● Task requirements: Copy out precisely the lines beginning at the line that contains "- past, ends[1]" and ending at the line that contains "if empty is", including both.
^^^^^^^^^^^^^^^^
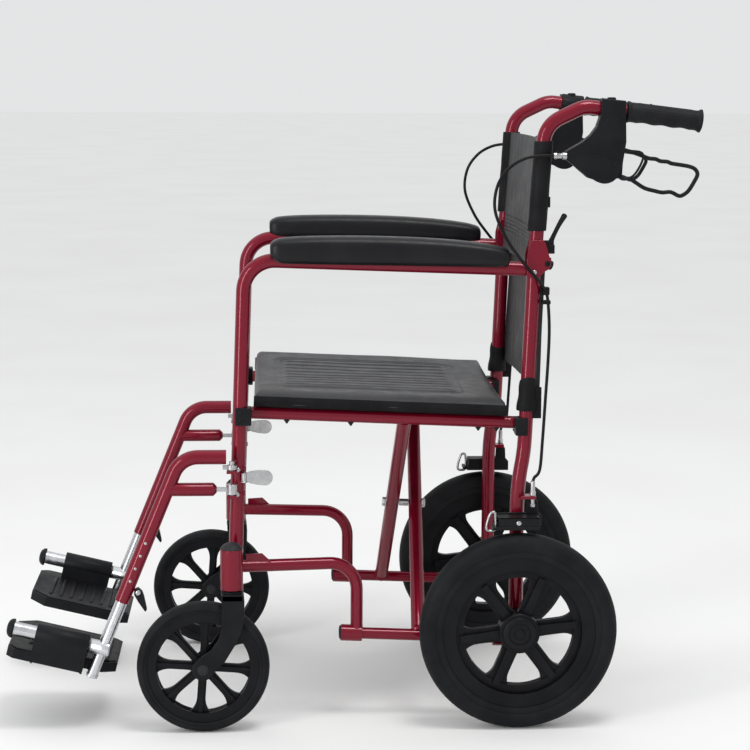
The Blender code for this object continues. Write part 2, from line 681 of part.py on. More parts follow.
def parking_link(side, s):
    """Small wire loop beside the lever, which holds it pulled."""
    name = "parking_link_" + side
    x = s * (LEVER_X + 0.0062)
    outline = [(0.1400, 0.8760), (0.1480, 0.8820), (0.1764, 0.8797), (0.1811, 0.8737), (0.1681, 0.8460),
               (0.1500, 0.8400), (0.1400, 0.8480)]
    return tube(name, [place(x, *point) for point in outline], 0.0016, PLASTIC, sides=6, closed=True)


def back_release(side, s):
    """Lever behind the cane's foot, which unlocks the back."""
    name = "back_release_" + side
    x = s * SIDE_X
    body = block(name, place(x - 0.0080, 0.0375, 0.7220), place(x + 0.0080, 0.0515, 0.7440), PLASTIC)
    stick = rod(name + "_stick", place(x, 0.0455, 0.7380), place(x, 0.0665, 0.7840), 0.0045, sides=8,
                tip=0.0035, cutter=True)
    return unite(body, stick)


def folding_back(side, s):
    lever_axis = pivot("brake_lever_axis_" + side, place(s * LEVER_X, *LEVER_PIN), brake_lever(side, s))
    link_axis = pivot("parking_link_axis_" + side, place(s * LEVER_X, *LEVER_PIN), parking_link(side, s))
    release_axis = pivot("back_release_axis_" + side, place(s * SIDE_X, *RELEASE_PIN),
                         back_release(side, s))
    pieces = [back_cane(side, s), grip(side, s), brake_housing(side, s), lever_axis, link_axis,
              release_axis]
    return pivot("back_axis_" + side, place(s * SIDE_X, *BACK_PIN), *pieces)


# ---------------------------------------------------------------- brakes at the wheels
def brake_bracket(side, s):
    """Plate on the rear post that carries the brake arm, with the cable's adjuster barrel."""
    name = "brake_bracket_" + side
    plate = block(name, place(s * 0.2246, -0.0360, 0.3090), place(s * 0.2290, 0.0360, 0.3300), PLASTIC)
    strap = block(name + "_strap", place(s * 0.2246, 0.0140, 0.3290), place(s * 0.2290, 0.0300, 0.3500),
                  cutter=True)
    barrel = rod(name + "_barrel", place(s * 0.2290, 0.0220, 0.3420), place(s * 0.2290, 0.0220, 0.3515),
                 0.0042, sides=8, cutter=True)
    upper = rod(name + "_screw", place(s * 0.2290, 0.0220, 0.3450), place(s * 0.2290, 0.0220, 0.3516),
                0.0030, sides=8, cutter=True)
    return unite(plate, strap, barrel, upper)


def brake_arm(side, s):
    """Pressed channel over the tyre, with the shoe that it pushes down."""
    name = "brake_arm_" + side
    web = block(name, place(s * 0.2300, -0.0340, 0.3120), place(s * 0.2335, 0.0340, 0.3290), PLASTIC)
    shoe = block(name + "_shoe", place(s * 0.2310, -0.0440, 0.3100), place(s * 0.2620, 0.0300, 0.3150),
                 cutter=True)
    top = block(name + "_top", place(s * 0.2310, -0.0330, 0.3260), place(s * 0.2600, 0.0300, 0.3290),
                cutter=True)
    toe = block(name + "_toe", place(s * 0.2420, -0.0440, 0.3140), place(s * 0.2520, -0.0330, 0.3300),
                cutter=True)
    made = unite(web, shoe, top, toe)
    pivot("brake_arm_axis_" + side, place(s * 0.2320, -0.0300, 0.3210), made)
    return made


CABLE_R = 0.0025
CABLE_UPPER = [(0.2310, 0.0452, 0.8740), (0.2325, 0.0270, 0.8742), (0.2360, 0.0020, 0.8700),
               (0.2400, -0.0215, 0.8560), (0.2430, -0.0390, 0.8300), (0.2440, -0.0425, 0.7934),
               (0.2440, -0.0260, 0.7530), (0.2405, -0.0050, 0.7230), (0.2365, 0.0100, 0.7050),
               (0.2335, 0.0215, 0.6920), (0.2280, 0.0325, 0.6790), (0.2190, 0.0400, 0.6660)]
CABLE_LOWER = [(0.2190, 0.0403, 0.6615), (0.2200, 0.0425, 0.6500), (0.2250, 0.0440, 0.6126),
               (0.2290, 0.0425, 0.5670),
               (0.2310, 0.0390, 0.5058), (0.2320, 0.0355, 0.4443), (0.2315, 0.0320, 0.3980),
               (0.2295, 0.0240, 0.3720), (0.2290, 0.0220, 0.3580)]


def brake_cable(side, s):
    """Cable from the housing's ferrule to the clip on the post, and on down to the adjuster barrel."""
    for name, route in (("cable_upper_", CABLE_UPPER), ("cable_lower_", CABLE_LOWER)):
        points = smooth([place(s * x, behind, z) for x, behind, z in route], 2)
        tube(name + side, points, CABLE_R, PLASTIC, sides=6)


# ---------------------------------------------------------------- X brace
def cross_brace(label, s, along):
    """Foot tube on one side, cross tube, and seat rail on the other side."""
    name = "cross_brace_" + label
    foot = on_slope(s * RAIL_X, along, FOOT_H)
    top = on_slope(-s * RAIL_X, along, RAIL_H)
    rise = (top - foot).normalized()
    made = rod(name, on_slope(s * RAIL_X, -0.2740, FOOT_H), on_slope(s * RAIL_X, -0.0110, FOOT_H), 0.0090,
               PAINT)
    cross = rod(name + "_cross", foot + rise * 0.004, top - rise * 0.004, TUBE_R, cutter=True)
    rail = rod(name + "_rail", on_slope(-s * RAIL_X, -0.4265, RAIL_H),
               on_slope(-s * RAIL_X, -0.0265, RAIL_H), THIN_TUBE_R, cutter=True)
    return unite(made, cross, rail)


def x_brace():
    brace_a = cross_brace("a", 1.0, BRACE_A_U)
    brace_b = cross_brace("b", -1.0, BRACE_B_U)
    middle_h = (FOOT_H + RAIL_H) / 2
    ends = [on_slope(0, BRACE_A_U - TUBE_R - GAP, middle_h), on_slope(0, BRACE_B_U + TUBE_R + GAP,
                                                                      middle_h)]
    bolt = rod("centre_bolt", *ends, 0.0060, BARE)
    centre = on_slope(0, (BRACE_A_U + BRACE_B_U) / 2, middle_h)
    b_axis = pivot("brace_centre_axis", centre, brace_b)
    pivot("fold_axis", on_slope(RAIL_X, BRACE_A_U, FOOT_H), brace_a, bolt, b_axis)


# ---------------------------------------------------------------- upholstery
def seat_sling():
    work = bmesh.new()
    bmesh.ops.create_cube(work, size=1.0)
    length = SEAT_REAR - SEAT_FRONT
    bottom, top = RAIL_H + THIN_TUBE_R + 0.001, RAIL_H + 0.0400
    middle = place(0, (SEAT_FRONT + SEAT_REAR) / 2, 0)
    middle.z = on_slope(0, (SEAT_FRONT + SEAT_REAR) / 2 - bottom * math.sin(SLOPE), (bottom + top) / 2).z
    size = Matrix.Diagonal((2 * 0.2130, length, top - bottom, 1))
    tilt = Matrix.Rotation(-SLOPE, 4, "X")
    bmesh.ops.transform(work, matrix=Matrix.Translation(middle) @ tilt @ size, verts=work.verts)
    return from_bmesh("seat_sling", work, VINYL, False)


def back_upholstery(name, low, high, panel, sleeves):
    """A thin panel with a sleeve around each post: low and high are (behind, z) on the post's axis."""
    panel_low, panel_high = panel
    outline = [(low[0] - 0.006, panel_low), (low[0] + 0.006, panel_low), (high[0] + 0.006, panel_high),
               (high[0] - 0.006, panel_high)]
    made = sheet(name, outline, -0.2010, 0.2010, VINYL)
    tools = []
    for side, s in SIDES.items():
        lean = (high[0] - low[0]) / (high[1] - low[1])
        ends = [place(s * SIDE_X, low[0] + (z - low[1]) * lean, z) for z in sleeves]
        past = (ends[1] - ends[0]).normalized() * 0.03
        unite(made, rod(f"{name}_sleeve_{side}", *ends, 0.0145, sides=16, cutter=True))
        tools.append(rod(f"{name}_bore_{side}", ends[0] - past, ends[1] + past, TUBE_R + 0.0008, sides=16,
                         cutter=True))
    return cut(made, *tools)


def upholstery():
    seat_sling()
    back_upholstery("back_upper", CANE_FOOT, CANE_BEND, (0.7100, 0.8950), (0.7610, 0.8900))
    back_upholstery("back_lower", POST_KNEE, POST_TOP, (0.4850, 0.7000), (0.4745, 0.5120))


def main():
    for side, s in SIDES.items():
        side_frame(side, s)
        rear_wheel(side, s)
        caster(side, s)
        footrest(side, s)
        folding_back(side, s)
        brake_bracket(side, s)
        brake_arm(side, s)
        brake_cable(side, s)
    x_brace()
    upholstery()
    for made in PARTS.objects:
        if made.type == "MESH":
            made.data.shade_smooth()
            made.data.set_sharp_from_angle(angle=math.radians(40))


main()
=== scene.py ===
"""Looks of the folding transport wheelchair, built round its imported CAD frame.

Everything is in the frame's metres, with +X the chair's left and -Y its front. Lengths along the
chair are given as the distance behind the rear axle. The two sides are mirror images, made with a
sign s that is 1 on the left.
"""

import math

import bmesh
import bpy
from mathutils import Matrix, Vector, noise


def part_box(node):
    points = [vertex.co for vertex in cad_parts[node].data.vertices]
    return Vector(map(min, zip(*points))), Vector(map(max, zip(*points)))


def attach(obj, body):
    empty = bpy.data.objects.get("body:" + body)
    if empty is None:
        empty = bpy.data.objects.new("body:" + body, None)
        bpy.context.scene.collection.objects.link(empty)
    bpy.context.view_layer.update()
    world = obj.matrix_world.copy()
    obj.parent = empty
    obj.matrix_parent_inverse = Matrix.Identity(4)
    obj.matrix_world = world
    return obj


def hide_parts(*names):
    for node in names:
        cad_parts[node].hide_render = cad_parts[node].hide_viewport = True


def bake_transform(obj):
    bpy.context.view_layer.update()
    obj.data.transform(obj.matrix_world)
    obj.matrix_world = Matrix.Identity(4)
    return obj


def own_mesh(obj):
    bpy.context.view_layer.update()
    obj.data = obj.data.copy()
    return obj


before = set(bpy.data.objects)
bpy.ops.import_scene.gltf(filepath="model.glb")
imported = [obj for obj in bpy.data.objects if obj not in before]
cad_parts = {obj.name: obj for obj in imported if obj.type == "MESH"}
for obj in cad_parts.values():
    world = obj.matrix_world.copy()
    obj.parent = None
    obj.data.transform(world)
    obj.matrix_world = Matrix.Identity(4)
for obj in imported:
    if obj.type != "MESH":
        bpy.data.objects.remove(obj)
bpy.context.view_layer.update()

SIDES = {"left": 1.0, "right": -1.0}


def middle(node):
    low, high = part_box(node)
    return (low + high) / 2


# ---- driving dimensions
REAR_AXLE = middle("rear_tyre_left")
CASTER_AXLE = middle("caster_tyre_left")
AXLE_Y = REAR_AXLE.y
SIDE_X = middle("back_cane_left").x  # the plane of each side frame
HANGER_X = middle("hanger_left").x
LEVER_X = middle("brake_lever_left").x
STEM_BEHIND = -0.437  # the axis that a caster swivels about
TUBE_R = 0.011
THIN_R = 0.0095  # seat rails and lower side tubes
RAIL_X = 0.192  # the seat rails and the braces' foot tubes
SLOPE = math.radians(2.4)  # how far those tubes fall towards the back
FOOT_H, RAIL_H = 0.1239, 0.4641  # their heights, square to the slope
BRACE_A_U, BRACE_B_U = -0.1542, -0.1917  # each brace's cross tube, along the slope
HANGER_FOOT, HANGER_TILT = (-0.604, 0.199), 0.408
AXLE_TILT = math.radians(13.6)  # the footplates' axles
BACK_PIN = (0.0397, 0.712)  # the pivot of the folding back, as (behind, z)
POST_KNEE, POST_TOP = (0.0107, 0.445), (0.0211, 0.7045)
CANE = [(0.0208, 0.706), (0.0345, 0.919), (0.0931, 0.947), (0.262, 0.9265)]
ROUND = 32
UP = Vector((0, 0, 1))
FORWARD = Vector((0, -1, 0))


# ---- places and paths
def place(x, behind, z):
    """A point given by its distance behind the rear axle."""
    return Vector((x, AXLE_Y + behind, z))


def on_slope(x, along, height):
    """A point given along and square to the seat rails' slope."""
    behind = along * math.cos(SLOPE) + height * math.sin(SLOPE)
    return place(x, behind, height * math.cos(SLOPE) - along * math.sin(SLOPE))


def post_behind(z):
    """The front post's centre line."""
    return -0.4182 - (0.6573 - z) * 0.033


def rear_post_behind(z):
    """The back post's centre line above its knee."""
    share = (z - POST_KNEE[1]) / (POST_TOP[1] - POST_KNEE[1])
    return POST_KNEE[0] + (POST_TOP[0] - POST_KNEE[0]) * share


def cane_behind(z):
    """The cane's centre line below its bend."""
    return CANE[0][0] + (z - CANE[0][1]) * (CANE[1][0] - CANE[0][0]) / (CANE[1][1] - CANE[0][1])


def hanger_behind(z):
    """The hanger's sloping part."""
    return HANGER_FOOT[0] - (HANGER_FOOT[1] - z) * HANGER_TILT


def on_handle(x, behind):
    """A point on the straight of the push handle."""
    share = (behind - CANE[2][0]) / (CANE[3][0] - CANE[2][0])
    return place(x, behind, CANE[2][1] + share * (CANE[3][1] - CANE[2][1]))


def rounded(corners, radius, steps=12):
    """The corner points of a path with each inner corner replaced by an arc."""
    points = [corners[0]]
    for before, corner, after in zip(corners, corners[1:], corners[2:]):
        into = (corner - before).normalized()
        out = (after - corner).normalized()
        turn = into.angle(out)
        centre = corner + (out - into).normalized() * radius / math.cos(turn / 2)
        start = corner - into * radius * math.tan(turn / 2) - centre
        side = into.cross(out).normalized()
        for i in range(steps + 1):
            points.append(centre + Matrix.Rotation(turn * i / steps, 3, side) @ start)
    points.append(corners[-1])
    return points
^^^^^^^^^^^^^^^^
● The result:
        tools.append(rod(f"{name}_bore_{side}", ends[0] - past, ends[1] + past, TUBE_R + 0.0008, sides=16,
                         cutter=True))
    return cut(made, *tools)


def upholstery():
    seat_sling()
    back_upholstery("back_upper", CANE_FOOT, CANE_BEND, (0.7100, 0.8950), (0.7610, 0.8900))
    back_upholstery("back_lower", POST_KNEE, POST_TOP, (0.4850, 0.7000), (0.4745, 0.5120))


def main():
    for side, s in SIDES.items():
        side_frame(side, s)
        rear_wheel(side, s)
        caster(side, s)
        footrest(side, s)
        folding_back(side, s)
        brake_bracket(side, s)
        brake_arm(side, s)
        brake_cable(side, s)
    x_brace()
    upholstery()
    for made in PARTS.objects:
        if made.type == "MESH":
            made.data.shade_smooth()
            made.data.set_sharp_from_angle(angle=math.radians(40))


main()
=== scene.py ===
"""Looks of the folding transport wheelchair, built round its imported CAD frame.

Everything is in the frame's metres, with +X the chair's left and -Y its front. Lengths along the
chair are given as the distance behind the rear axle. The two sides are mirror images, made with a
sign s that is 1 on the left.
"""

import math

import bmesh
import bpy
from mathutils import Matrix, Vector, noise


def part_box(node):
    points = [vertex.co for vertex in cad_parts[node].data.vertices]
    return Vector(map(min, zip(*points))), Vector(map(max, zip(*points)))


def attach(obj, body):
    empty = bpy.data.objects.get("body:" + body)
    if empty is None:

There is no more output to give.